The problem →
In the records below, find the line with "slider_head();" and the line with "bpy.context.scene.collection.objects.link(rigid_bodies[body])"; return exactly those lines and every line between them.

/---

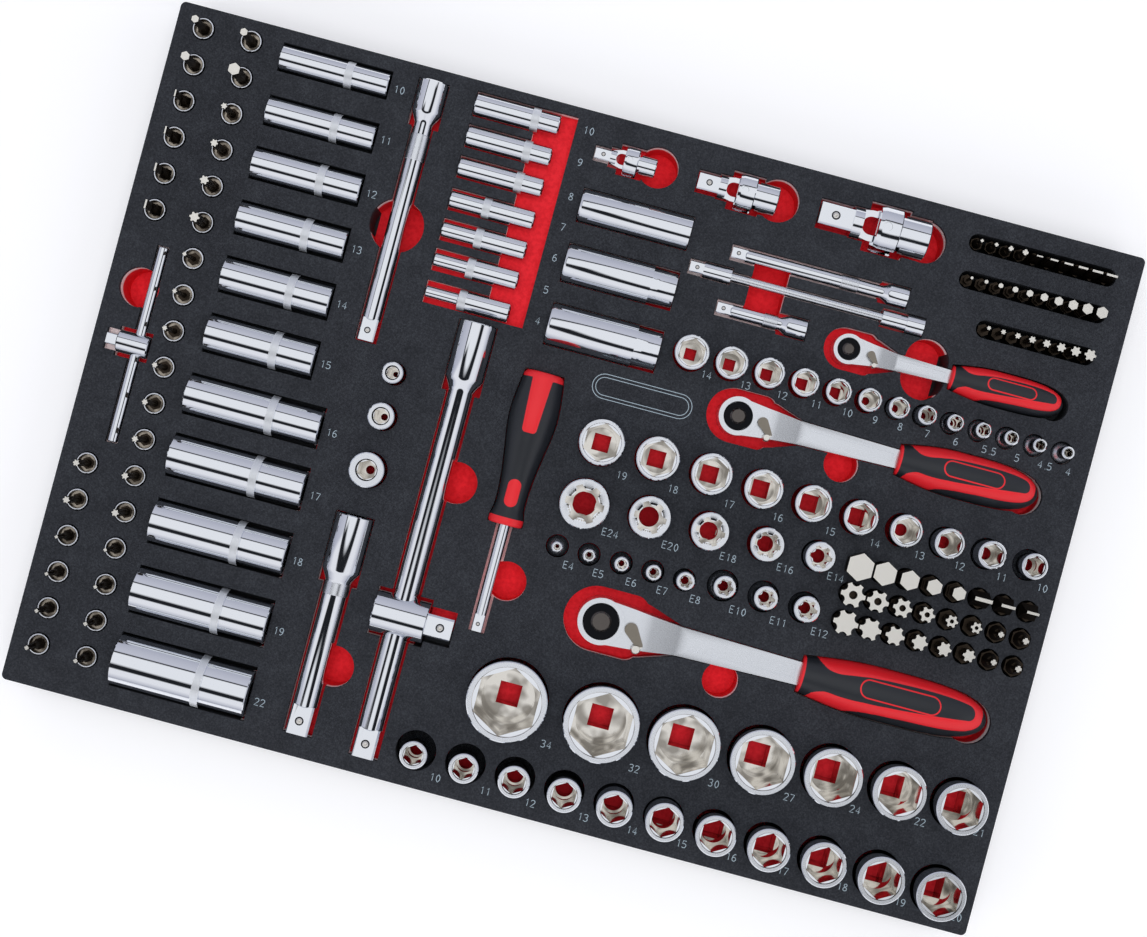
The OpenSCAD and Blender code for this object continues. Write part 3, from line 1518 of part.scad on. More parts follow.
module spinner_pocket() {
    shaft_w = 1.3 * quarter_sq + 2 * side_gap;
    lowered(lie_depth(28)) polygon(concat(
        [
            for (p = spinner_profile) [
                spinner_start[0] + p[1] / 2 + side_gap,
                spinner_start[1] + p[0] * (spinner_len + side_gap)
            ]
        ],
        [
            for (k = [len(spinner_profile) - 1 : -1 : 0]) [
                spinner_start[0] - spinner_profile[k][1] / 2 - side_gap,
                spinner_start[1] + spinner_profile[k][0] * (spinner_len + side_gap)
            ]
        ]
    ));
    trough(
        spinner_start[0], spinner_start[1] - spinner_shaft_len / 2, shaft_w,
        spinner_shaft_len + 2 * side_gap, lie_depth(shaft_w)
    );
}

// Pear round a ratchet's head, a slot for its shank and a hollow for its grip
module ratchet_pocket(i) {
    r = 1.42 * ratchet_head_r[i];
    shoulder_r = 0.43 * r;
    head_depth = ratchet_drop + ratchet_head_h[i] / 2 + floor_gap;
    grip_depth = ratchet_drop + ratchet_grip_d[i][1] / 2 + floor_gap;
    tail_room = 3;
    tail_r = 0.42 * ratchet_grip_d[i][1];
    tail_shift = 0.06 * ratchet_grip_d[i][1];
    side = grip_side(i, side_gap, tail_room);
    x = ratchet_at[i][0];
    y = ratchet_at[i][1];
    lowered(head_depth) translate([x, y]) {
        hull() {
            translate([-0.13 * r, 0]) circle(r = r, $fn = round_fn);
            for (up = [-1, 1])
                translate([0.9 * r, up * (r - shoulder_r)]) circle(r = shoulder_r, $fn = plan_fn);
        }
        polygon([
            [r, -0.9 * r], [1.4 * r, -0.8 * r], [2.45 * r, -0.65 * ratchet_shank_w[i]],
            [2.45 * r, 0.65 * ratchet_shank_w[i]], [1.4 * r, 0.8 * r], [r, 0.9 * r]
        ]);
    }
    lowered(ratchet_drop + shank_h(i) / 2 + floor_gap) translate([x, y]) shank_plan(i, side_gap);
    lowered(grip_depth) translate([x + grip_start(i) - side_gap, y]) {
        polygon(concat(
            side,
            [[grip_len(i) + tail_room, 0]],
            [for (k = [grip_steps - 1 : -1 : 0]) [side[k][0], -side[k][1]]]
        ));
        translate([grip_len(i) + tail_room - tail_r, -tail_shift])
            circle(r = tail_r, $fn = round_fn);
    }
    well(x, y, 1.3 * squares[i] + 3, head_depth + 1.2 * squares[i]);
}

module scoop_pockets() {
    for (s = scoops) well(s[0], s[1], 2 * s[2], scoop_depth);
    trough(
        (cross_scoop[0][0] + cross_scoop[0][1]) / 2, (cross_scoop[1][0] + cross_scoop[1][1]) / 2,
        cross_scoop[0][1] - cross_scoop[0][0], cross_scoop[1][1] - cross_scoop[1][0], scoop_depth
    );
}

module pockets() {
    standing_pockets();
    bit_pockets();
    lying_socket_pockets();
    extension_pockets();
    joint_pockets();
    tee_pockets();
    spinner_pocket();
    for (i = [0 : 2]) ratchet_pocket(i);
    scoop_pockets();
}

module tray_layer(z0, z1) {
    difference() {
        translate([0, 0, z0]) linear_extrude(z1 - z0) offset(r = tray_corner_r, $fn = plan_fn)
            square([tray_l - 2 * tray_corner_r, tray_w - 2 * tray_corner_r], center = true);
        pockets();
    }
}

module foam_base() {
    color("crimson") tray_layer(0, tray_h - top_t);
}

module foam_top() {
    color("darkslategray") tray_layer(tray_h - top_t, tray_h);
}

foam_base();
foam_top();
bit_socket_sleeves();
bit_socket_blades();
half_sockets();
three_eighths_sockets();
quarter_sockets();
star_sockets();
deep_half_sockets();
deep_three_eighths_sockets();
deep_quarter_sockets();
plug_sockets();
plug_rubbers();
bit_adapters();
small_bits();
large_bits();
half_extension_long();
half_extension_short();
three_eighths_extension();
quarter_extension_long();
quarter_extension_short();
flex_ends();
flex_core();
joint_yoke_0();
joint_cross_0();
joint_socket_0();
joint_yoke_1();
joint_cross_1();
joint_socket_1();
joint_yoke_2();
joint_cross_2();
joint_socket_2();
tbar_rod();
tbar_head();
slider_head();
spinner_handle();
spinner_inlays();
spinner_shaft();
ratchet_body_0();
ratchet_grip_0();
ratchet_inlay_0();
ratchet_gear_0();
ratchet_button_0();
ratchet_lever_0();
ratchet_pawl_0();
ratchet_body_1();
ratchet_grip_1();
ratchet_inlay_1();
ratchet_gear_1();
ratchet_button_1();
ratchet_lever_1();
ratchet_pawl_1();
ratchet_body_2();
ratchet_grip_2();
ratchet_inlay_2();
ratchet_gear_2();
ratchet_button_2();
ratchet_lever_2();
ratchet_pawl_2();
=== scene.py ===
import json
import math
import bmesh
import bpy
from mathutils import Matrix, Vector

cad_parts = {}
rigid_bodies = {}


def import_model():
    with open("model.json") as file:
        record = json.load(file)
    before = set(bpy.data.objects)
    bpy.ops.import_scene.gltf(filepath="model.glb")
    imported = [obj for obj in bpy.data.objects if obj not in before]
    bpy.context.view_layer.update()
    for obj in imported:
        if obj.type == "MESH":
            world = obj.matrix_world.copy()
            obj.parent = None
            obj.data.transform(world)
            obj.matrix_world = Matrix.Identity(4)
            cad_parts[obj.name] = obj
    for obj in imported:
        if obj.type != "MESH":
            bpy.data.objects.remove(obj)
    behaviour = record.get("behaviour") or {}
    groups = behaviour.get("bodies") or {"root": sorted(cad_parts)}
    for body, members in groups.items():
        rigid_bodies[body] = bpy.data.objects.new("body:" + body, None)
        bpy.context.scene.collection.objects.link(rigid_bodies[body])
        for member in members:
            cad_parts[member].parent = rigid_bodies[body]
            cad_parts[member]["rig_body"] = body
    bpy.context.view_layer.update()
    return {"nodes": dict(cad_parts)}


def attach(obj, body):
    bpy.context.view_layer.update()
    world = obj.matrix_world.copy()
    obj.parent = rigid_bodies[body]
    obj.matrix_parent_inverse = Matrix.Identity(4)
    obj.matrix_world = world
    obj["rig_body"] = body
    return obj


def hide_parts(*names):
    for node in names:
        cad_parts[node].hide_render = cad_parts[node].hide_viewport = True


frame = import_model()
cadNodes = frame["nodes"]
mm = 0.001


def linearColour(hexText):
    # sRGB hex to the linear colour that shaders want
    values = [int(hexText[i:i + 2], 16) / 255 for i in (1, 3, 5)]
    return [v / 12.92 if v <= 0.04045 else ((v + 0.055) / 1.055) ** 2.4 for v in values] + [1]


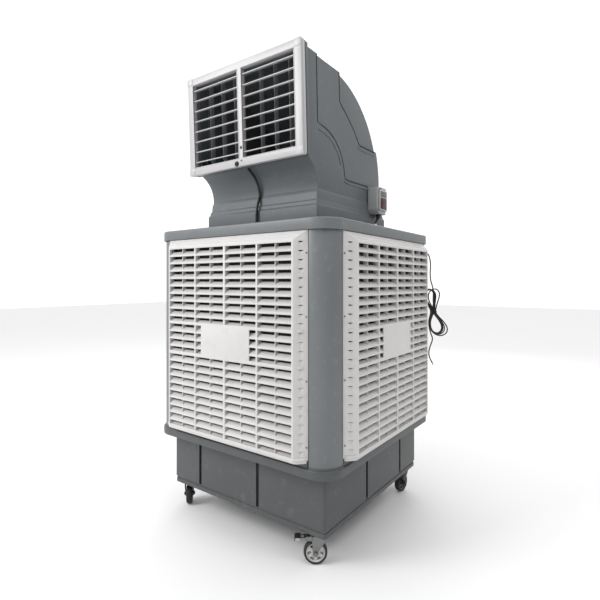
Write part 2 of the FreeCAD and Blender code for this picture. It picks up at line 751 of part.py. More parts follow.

\---

Output below →
slider_head();
spinner_handle();
spinner_inlays();
spinner_shaft();
ratchet_body_0();
ratchet_grip_0();
ratchet_inlay_0();
ratchet_gear_0();
ratchet_button_0();
ratchet_lever_0();
ratchet_pawl_0();
ratchet_body_1();
ratchet_grip_1();
ratchet_inlay_1();
ratchet_gear_1();
ratchet_button_1();
ratchet_lever_1();
ratchet_pawl_1();
ratchet_body_2();
ratchet_grip_2();
ratchet_inlay_2();
ratchet_gear_2();
ratchet_button_2();
ratchet_lever_2();
ratchet_pawl_2();
=== scene.py ===
import json
import math
import bmesh
import bpy
from mathutils import Matrix, Vector

cad_parts = {}
rigid_bodies = {}


def import_model():
    with open("model.json") as file:
        record = json.load(file)
    before = set(bpy.data.objects)
    bpy.ops.import_scene.gltf(filepath="model.glb")
    imported = [obj for obj in bpy.data.objects if obj not in before]
    bpy.context.view_layer.update()
    for obj in imported:
        if obj.type == "MESH":
            world = obj.matrix_world.copy()
            obj.parent = None
            obj.data.transform(world)
            obj.matrix_world = Matrix.Identity(4)
            cad_parts[obj.name] = obj
    for obj in imported:
        if obj.type != "MESH":
            bpy.data.objects.remove(obj)
    behaviour = record.get("behaviour") or {}
    groups = behaviour.get("bodies") or {"root": sorted(cad_parts)}
    for body, members in groups.items():
        rigid_bodies[body] = bpy.data.objects.new("body:" + body, None)
        bpy.context.scene.collection.objects.link(rigid_bodies[body])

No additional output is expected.